(Entries with model source code)
## BEGIN

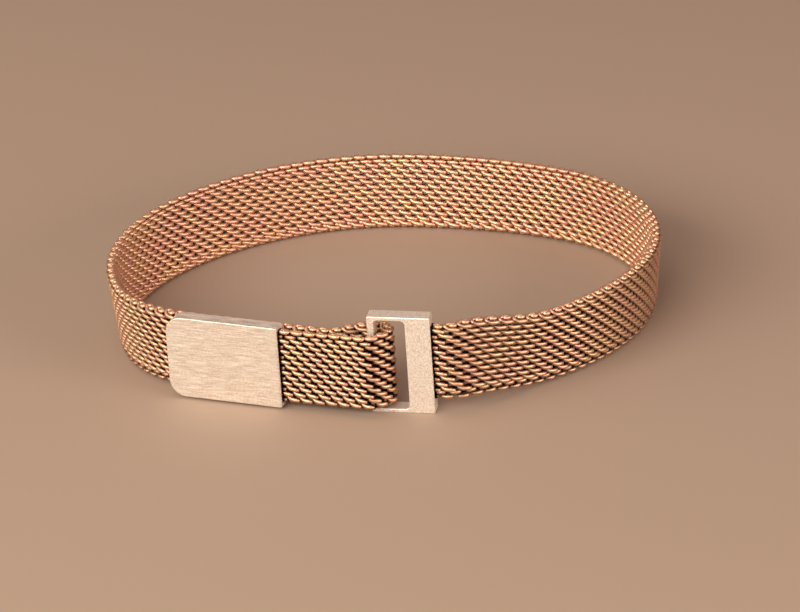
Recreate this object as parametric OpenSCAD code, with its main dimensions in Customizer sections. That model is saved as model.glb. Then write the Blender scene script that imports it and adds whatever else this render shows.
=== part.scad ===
// Mesh bracelet with a sliding magnetic clasp, fastened and standing on its edge.
// Millimetres, Z up. X runs along the long way of the loop, and the clasp faces -Y.
// The origin lies under the middle of the loop, on the level that the bracelet stands on.

/* [Strap] */
// Width of the woven strap
strap_w = 10; // [9:0.5:10.5]
// Thickness of the woven strap
strap_t = 1.35; // [1.2:0.05:1.45]
// Bevel that stands for the round ends of the strap's coils
strap_bevel = 0.3; // [0.1:0.05:0.5]

/* [Clasp frame] */
// Length of the frame along the strap
frame_l = 8; // [7.5:0.1:9]
// Height of the frame
frame_h = 13.2; // [12.8:0.1:14]
// Depth of the frame
frame_d = 2.1; // [2:0.05:2.4]
// Width of the thin bar that the strap folds round
bar_w = 0.85; // [0.7:0.05:1]
// Width of the broad bar that holds the strap's fixed end
grip_w = 3.2; // [3:0.1:3.5]
// Thickness of the frame's top and bottom rails
rail_h = 0.5; // [0.4:0.05:0.7]
// Radius of the window's corners
window_r = 0.6; // [0.3:0.1:0.9]
// Direction of the frame, seen from above
frame_yaw = -13; // [-14:0.5:-12]

/* [End plate] */
// Length of the magnetic plate
plate_l = 15.1; // [14:0.1:16]
// Height of the plate
plate_h = 11; // [10.8:0.1:11.6]
// Thickness of the plate
plate_t = 1.9; // [1.8:0.05:2.1]
// Radius of the plate's two free corners
plate_r = 2.2; // [1:0.1:3]
// Direction of the plate, seen from above
plate_yaw = -22.5; // [-23.5:0.5:-21.5]
// Gap between the plate's back and the strap layer that it sticks to
plate_gap = 0.1; // [0.05:0.05:0.3]

/* [Finish] */
// Chamfer on the edges of the plate and the frame
chamfer = 0.15; // [0.05:0.05:0.25]
// Clearance round an end of the strap in its pocket
fit = 0.05; // [0.04:0.01:0.1]

/* [Hidden] */
$fn = 64;

// Columns of the tables below: the strap's route is a chain of arcs, a row for each
LENGTH = 0;
TURN = 1; // to the left, in degrees
LEAN = 2; // outward lean of the strap at the row's end, in degrees
LIFT = 3; // height of the strap's lower edge at the row's end

// Depth of the pockets that take the strap's ends
frame_pocket = 1;
plate_pocket = 2;
// Height of the strap's lower edge where it leaves the frame
start_lift = 1.8;

// Round the wrist, from the frame's right side back to the plate
FRONT_RIGHT = [
    [2, 0, 0, 1.8],
    [3, 37, -4.5, 1.8],
    [12, 5, 7, 0.3],
    [16, 30, 6.5, 0.2]
];
RIGHT_SIDE = [0, 89.5, 4.5, 0.1]; // its length closes the loop
BACK_AND_LEFT = [
    [20.5, 19, 8, 0],
    [35, 57.5, 8.5, 0],
    [26, 60, 6, 0.1],
    [15, 52.5, 0, 0.65]
];
UNDER_PLATE = [0, 0, 0, 0.6]; // its length closes the loop

// Out from under the plate and behind the thin bar
WAVE_OUT = [1.8, 34, 0, 0.6];
WAVE_RUN = [0, 0, 0, 0.7]; // its length keeps the plate on the strap
WAVE_BACK = [3.3, -24.5, 0, 0.9];

// Round the thin bar, and back over the front
fold_r = 1.75;
fold_turn = 132;
bulge_r = 2;
bulge_turn = 57.5;
bar_gap = 0.25;
fold_shift = 0.12;
FOLD = [fold_r * fold_turn * PI / 180, -fold_turn, 0, 1];
FOLD_RUN = [1.1, 0, 0, 1];
BULGE = [bulge_r * bulge_turn * PI / 180, -bulge_turn, 0, 1];
OUTER_RUN = [10.9, 0, 0, 0.8];
IN_PLATE = [plate_pocket, 0, 0, 0.8];

// Where the middle of the frame's right face stands, before the loop is centred
frame_face = [3.7, -30.25];
pocket_end = frame_face - frame_pocket * unit(frame_yaw);

// Longest step and widest turn between two sections of the strap
step_l = 4;
step_turn = 4;

function unit(a) = [cos(a), sin(a)];
function left_of(a) = [-sin(a), cos(a)];

// Way from one end of a bend to the other, for a bend of length 1
function chord(a, turn) =
    abs(turn) < 0.01 ? unit(a)
    : 180 / (PI * turn) * [sin(a + turn) - sin(a), cos(a) - cos(a + turn)];

// Heading at the start of row i
function heading(rows, a, i) = i == 0 ? a : heading(rows, a, i - 1) + rows[i - 1][TURN];
// Point at the start of row i
function corner(rows, p, a, i) =
    i == 0 ? p
    : corner(rows, p, a, i - 1) + rows[i - 1][LENGTH] * chord(heading(rows, a, i - 1), rows[i - 1][TURN]);
function with_length(row, l) = [l, row[TURN], row[LEAN], row[LIFT]];

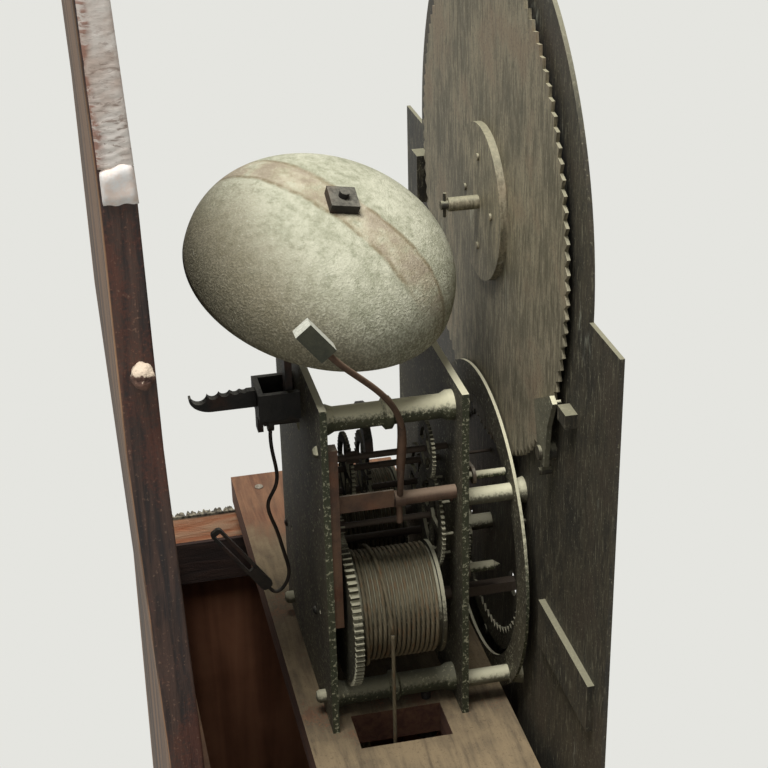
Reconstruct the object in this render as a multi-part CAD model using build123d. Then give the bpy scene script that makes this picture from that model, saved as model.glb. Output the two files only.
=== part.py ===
from build123d import *
import math
import os

os.makedirs("parts", exist_ok=True)

# Longcase clock, standing on the floor, +Z up, dial facing -Y, millimetres.
# The origin is on the floor below the middle of the case.

# Case
case_back = 110.0
trunk_half = 218.0
side_wall = 15.0
front_wall = 18.0
back_wall = 15.0
trunk_front = 80.5
trunk_top = 1495.0
plinth_top = 500.0
plinth_half = 246.0
plinth_front = 108.5
plinth_wall = 18.0
skirt_height = 96.0
skirt_wall = 16.0
skirt_square = 80.0
skirt_edge = 2.0
foot_height = 58.0
foot_reach = 105.0
foot_toe = 24.0
foot_curve = 40.0
foot_wall = 18.0
floor_board = 15.0
floor_level = 110.0
neck_half = 100.0
neck_back = 120.0
neck_foot = 1400.0
neck_low = 1600.0
neck_top = 2080.0
cheek_top = 1580.0
strip_height = 19.6
rail_height = 30.0
rail_wall = 6.0
throat_height = 52.0
throat_reach = 44.5
throat_fillet = 6.0
throat_curve_x = 14.0
throat_curve_z = 28.0
throat_edge = 12.0
waist_height = 36.0
waist_edge = 8.0
waist_top = 6.0
waist_curve_x = 11.0
waist_curve_z = 19.0

# Trunk door
door_half = 138.0
door_bottom = 590.0
door_top = 1385.0
door_crown = 46.0
door_wall = 16.0
door_gap = 2.0
door_lip = 8.0
lip_wall = 6.0
hinge_inset = 120.0
hinge_length = 64.0
leaf_wall = 1.2
leaf_width = 15.0
hinge_offset = 3.5
knuckle_radius = 3.2
pin_radius = 1.3
hinge_play = 0.1
knuckle_gap = 0.4

# Movement frame. Places are measured from the centre arbor on the front of the front plate.
arbor_height = 1690.0
plate_y = -37.5
plate_half = 65.0
plate_wall = 3.4
plate_space = 63.7
plate_top = 109.3
plate_bottom = 72.4
pillar_x = 47.0
pillar_top = 95.8
pillar_low = 61.6
pillar_radius = 6.0
collar_radius = 7.4
collar_width = 3.0
knop_radius = 8.0
knop_width = 6.0
spigot_radius = 2.2
nut_radius = 3.4
nut_depth = 5.2
nut_dome = 1.8
nut_shoulder_share = 0.75
nut_bulge_share = 0.67
play = 0.05
seat_wall = 18.0
seat_half = 211.0
seat_front = 22.4
seat_back = 83.7
slot_near = 12.3
slot_far = 59.2
slot_out = 79.9
slot_in = 53.3
line_hole = 1.5
bolt_y = 18.0
bolt_radius = 2.4
bolt_nut_radius = 5.5
bolt_nut_depth = 5.0
bolt_tail = 3.0
bolt_gap = 0.3

# Arbors
arbor_radius = 1.6
pivot_radius = 0.8
shoulder_gap = 0.4
barrel_x = 41.5
drum_radius = 25.8
line_radius = 0.95
turn_pitch = 2.4
turns = 15
turn_start = 15.6
turn_gap = 0.25
flange_radius = 28.4
flange_wall = 1.8
flange_front = 12.2
drum_back = 54.6
great_wall = 4.4
great_front = 56.0
barrel_arbor_radius = 3.4
barrel_pivot_radius = 3.2
key_radius = 6.8
square_side = 5.4
square_front = 34.0
ratchet_radius = 21.0
ratchet_teeth = 20
ratchet_depth = 2.2
click_wall = 1.2
click_half = 4.6
click_length = 9.0
fall_y = 40.0

# Wheel trains: teeth of each wheel, leaves of the pinion it drives, and the module they share
strike_great_teeth = 72
pin_leaves = 8
strike_great_module = 1.06
pin_teeth = 56
gather_leaves = 7
pin_module = 0.9
gather_teeth = 48
warning_leaves = 7
gather_module = 0.75
warning_teeth = 42
fly_leaves = 7
warning_module = 0.7
going_great_teeth = 96
centre_leaves = 8
going_great_module = 0.84
centre_teeth = 60
third_leaves = 8
centre_module = 0.75
third_teeth = 56
escape_leaves = 7
third_module = 0.7
escape_teeth = 30
escape_radius = 19.0
escape_depth = 4.2
escape_height = 42.0
motion_teeth = 36
motion_module = 0.7
hour_teeth = 72
minute_leaves = 6
wheel_wall = 1.7
pinion_wall = 6.0
short_pinion_wall = 4.0
rim_width = 3.4
pin_rim_width = 6.6
spoke_width = 3.2
hub_radius = 5.0
pin_x_offset = 10.0
gather_x_offset = 9.5
warning_x_offset = -16.0
fly_x_offset = 8.0
minute_x = -14.5
pin_wheel_y = 9.5
gather_wheel_y = 50.0
warning_wheel_y = 13.0
centre_wheel_y = 62.2
third_wheel_y = 5.0
escape_wheel_y = 37.2
strike_pin_count = 8
strike_pin_circle = 20.5
strike_pin_radius = 0.9
strike_pin_length = 5.0
fly_length = 28.0
fly_half = 9.5
fly_wall = 0.8
fly_y = 19.0
fly_tilt = 27.6
tooth_play = 0.12

# Tooth forms, as shares of the module (heights) and of the tooth pitch (widths)
wheel_tip_share = 0.9
wheel_root_share = 1.25
leaf_tip_share = 0.55
leaf_root_share = 1.4
tip_width_share = 0.13
flank_width_share = 0.5
great_root_width_share = 0.34
leaf_tip_width_share = 0.12
leaf_root_width_share = 0.25
escape_lean_share = 0.17

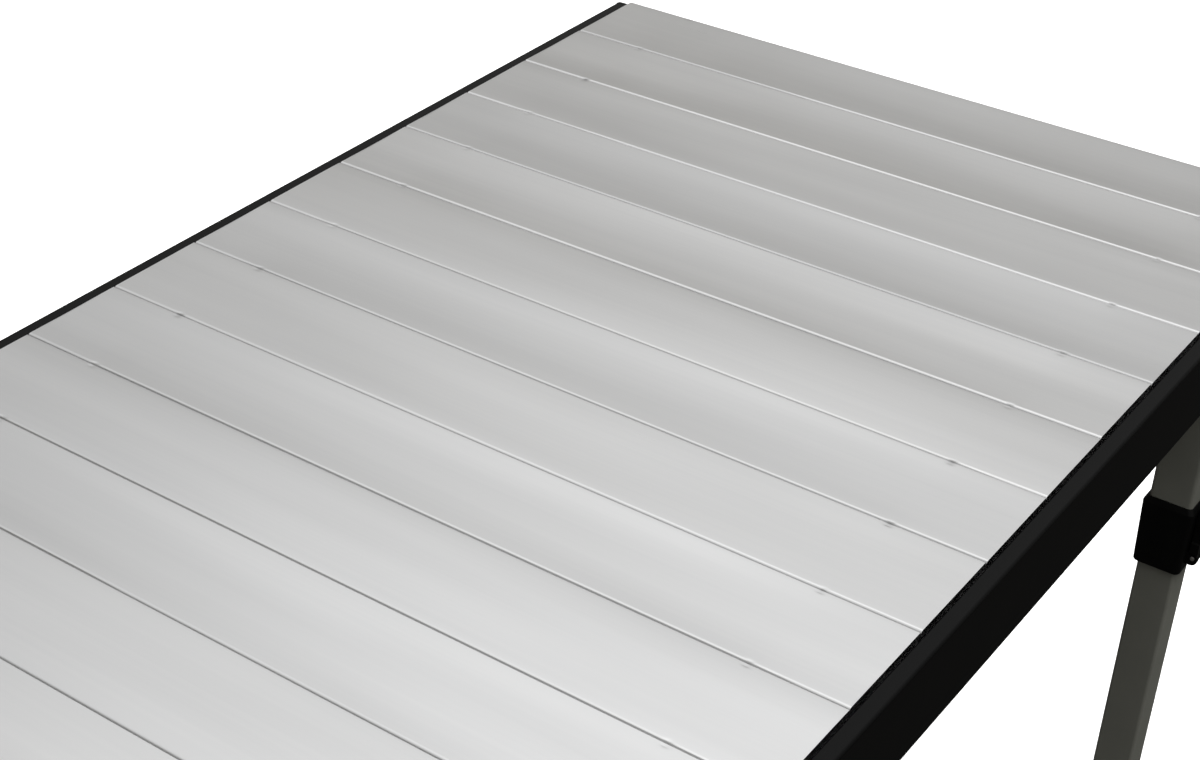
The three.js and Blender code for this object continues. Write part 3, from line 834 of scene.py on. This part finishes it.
def add_floor():
    floor = bmesh.new()
    square = box_corners(-FLOOR_REACH, -FLOOR_REACH, FLOOR_REACH, FLOOR_REACH)
    floor.faces.new([floor.verts.new((x, y, 0)) for x, y in square])
    data = bpy.data.meshes.new("floor")
    floor.to_mesh(data)
    floor.free()
    obj = bpy.data.objects.new("floor", data)
    scene.collection.objects.link(obj)
    material = bpy.data.materials.new("pale_floor")
    material.use_nodes = True
    tree = material.node_tree
    shader = tree.nodes["Principled BSDF"]
    shader.inputs["Base Color"].default_value = (0.93, 0.93, 0.93, 1)
    shader.inputs["Roughness"].default_value = 0.9
    shader.inputs["Specular IOR Level"].default_value = 0.0
    below = add(tree, "ShaderNodeNewGeometry").outputs["Backfacing"]
    clear = add(tree, "ShaderNodeBsdfTransparent").outputs[0]
    mix = add(tree, "ShaderNodeMixShader", [(0, below), (1, shader.outputs[0]), (2, clear)])
    tree.links.new(mix.outputs[0], tree.nodes["Material Output"].inputs["Surface"])
    data.materials.append(material)
    obj.visible_glossy = False
    obj.visible_diffuse = False


def add_sky():
    """A soft surround: dim below the horizon, and brighter high up and towards one side."""
    world = bpy.data.worlds.new("soft_surround")
    scene.world = world
    world.use_nodes = True
    tree = world.node_tree
    direction = add(tree, "ShaderNodeTexCoord").outputs["Generated"]
    split = add(tree, "ShaderNodeSeparateXYZ", [("Vector", direction)])
    height = add(tree, "ShaderNodeMapRange", [("Value", split.outputs["Z"]), ("From Min", -1.0)])
    colors = []
    for sine, level in SKY_LEVELS:
        warmth = SKY_WARMTH if sine < 0.5 else 0.0
        colors.append(((sine + 1) / 2, (level, level * (1 - warmth / 3), level * (1 - warmth))))
    color = ramp(tree, height.outputs[0], colors)
    left = math_node(tree, "MULTIPLY", split.outputs["X"], -1.0)
    around = math_node(tree, "ARCTAN2", left, split.outputs["Y"])
    aside = math_node(tree, "SUBTRACT", around, GLOW_AZIMUTH)
    glow = falloff(tree, (aside, GLOW_REACH))
    background = tree.nodes["Background"]
    tree.links.new(color, background.inputs["Color"])
    tree.links.new(span(tree, glow, GLOW_LOW, 1.0), background.inputs["Strength"])


def add_softbox(name, place, aim, size, power):
    data = bpy.data.lights.new(name, "AREA")
    data.shape = "RECTANGLE"
    data.size, data.size_y = size
    data.energy = power
    light = bpy.data.objects.new(name, data)
    light.location = place
    light.rotation_euler = (Vector(aim) - Vector(place)).to_track_quat("-Z", "Y").to_euler()
    light.visible_glossy = False
    light.visible_camera = False
    scene.collection.objects.link(light)


def add_camera():
    """The photo's view, solved from its slat seams and rails."""
    data = bpy.data.cameras.new("camera")
    data.sensor_width = 36
    data.lens = 64.365
    data.shift_x, data.shift_y = 0.0861, 0.0505
    data.clip_start, data.clip_end = 0.05, 100
    camera = bpy.data.objects.new("camera", data)
    camera.location = (0.62204, -0.82194, 1.39402)
    camera.rotation_euler = [math.radians(angle) for angle in (56.020, -0.615, 36.720)]
    scene.collection.objects.link(camera)
    scene.camera = camera


add_top()
add_cords()
add_rails()
add_beams()
for corner_name, corner_across, corner_along in CORNERS:
    add_leg(corner_name, corner_across, corner_along)
for end_name, _ in ENDS:
    add_crossbar(end_name)
add_floor()
add_sky()
add_softbox("overhead_softbox", (-0.4, 0.8, 5.0), (-0.4, 0.8, 0.0), (7.0, 7.0), SOFTBOX_WATTS)
add_camera()
scene.view_settings.view_transform = "Standard"
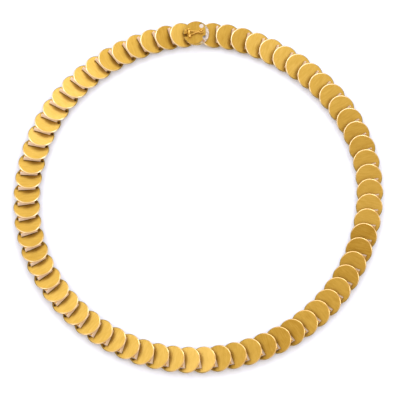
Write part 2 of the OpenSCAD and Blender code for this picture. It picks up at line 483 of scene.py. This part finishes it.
crescentGold = {
    # painted reflection: grey, lavender and near-white patches of washed-out polished gold
    "tones": [(0.36, (0.46, 0.40, 0.38)), (0.5, (0.64, 0.57, 0.54)), (0.66, (0.86, 0.80, 0.82))],
    "patches": (1.3, 2, 0.5),
    "gold": [(0.3, (0.42, 0.294, 0.098)), (0.7, (0.60, 0.42, 0.14))],
    "middle": 0.66,  # of the plate, forward along the link
    "arc": (-1.3, -0.85, 0.45, 0.75),  # radians round the plate: the pale part fades in, then out
    # painted highlight under the round nick
    "nick": ((2.85, -1.32), (0.72, 0.92)),
    # painted dark spots: one dark grey, one a brown painted shadow
    "spots": [((-1.43, -2.4), (0.25, 0.65), (0.22, 0.22, 0.25)),
              ((-3.1, -2.1), (0.2, 0.7), (0.50, 0.26, 0.12))],
    "roughness": (0.14, 0.24),
}


def makeCrescent():
    finish, tree, shader = startFinish("paleCrescent")
    own = attribute(tree, "own")
    place = parted(tree, own)
    flat = joined(tree, place["X"], place["Y"])
    backward = calculate(tree, "SUBTRACT", crescentGold["middle"], place["Y"])
    angle = calculate(tree, "ARCTAN2", place["X"], backward)
    low, lowEnd, high, highEnd = crescentGold["arc"]
    within = calculate(tree, "MULTIPLY", fade(tree, angle, low, lowEnd),
                       fade(tree, angle, highEnd, high))
    # painted reflection: the pale arc on the back, joined by the painted highlight under the nick
    pale = calculate(tree, "MAXIMUM", within, spot(tree, flat, *crescentGold["nick"]))
    tones = crescentGold["tones"]
    patches = ramp(tree, noise(tree, own, *crescentGold["patches"]), tones)
    nickHighlight = (*crescentGold["nick"], tones[-1][1])
    for at, reach, colour in [nickHighlight] + crescentGold["spots"]:
        patches = mixed(tree, spot(tree, flat, at, reach), patches, colour)
    clouds = noise(tree, own, *polish["clouds"])
    colour = mixed(tree, pale, ramp(tree, clouds, crescentGold["gold"]), patches)
    setInput(tree, shader.inputs["Base Color"], colour)
    setInput(tree, shader.inputs["Roughness"], spread(tree, clouds, *crescentGold["roughness"]))
    return finish


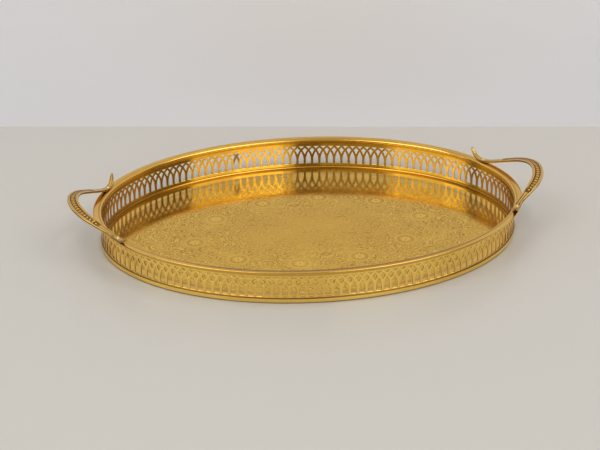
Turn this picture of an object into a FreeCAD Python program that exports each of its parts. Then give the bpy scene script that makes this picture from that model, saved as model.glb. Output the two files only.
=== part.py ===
"""Oval brass gallery tray with two strap handles.

Frame: millimetres, +Z up, origin at the centre of the tray's underside, +X along the
tray's long axis, towards one handle. The tray stands on z = 0.

Separate pieces: the pressed base pan, the pierced gallery strip soldered inside the pan's
upturned lip, the rim moulding that caps the strip, two cast strap handles, and the four
rivets that hold the handles' feet on the rim.

Every oval of the tray is the rim's outer edge brought inwards by an inset, so one half
length and one half width drive them all.
"""
import FreeCAD
import Part

import bisect
import math
import os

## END

What you should do
Please reproduce exactly the lines from the first one of the records above through the line containing "frame_yaw = -13; // [-14:0.5:-12]", both included, and nothing else.

Response to the task
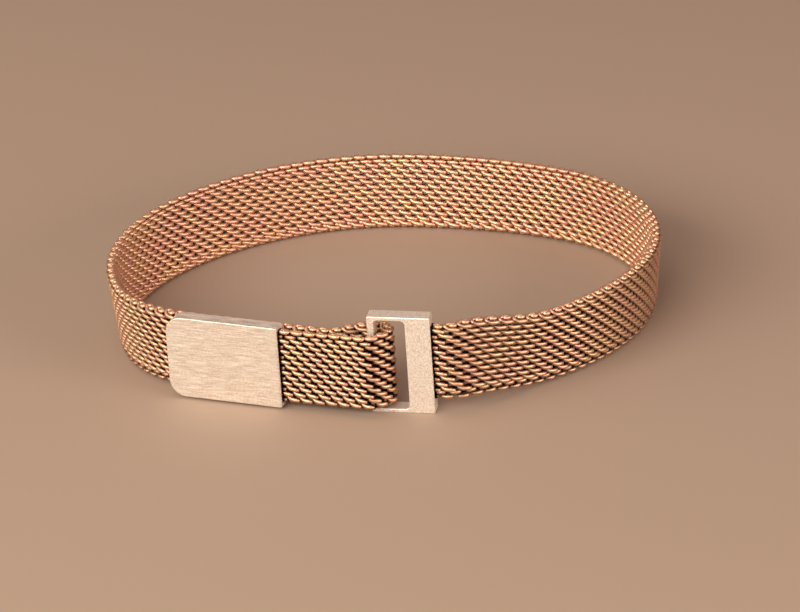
Recreate this object as parametric OpenSCAD code, with its main dimensions in Customizer sections. That model is saved as model.glb. Then write the Blender scene script that imports it and adds whatever else this render shows.
=== part.scad ===
// Mesh bracelet with a sliding magnetic clasp, fastened and standing on its edge.
// Millimetres, Z up. X runs along the long way of the loop, and the clasp faces -Y.
// The origin lies under the middle of the loop, on the level that the bracelet stands on.

/* [Strap] */
// Width of the woven strap
strap_w = 10; // [9:0.5:10.5]
// Thickness of the woven strap
strap_t = 1.35; // [1.2:0.05:1.45]
// Bevel that stands for the round ends of the strap's coils
strap_bevel = 0.3; // [0.1:0.05:0.5]

/* [Clasp frame] */
// Length of the frame along the strap
frame_l = 8; // [7.5:0.1:9]
// Height of the frame
frame_h = 13.2; // [12.8:0.1:14]
// Depth of the frame
frame_d = 2.1; // [2:0.05:2.4]
// Width of the thin bar that the strap folds round
bar_w = 0.85; // [0.7:0.05:1]
// Width of the broad bar that holds the strap's fixed end
grip_w = 3.2; // [3:0.1:3.5]
// Thickness of the frame's top and bottom rails
rail_h = 0.5; // [0.4:0.05:0.7]
// Radius of the window's corners
window_r = 0.6; // [0.3:0.1:0.9]
// Direction of the frame, seen from above
frame_yaw = -13; // [-14:0.5:-12]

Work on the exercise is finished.